- **Your goal**
Quote the listing below word for word, stopping after the line that contains "side in sides])".

- **Information supplied**

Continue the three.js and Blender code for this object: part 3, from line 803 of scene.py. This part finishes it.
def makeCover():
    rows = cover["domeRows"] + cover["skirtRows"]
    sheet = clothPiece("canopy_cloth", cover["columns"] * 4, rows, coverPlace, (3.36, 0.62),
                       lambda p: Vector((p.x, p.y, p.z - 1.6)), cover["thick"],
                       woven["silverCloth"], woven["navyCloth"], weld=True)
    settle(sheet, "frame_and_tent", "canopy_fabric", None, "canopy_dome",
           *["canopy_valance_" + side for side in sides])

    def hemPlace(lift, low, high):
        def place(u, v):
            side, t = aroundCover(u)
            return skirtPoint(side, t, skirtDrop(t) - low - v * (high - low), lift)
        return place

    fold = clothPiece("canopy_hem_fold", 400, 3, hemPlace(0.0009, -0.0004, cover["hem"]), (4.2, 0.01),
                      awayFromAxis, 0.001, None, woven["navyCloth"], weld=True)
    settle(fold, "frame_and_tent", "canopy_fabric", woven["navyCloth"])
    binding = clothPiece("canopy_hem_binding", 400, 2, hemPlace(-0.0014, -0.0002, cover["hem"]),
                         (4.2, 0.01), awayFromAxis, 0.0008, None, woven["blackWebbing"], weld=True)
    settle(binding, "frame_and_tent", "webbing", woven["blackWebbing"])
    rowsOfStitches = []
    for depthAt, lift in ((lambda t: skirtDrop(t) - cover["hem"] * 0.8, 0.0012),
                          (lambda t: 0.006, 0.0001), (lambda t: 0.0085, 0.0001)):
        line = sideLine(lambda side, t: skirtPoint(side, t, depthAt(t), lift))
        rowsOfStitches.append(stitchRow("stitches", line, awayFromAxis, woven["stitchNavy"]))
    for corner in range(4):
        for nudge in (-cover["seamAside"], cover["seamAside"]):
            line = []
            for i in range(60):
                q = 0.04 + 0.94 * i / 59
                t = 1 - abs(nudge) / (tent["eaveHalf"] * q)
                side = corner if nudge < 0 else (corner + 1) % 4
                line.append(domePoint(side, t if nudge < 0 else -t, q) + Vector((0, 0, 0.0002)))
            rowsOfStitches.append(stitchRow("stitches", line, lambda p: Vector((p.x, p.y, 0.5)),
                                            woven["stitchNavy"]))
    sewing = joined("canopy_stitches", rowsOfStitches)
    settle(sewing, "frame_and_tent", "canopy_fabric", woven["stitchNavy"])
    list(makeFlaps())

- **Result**
Continue the three.js and Blender code for this object: part 3, from line 803 of scene.py. This part finishes it.
def makeCover():
    rows = cover["domeRows"] + cover["skirtRows"]
    sheet = clothPiece("canopy_cloth", cover["columns"] * 4, rows, coverPlace, (3.36, 0.62),
                       lambda p: Vector((p.x, p.y, p.z - 1.6)), cover["thick"],
                       woven["silverCloth"], woven["navyCloth"], weld=True)
    settle(sheet, "frame_and_tent", "canopy_fabric", None, "canopy_dome",
           *["canopy_valance_" + side for side in sides])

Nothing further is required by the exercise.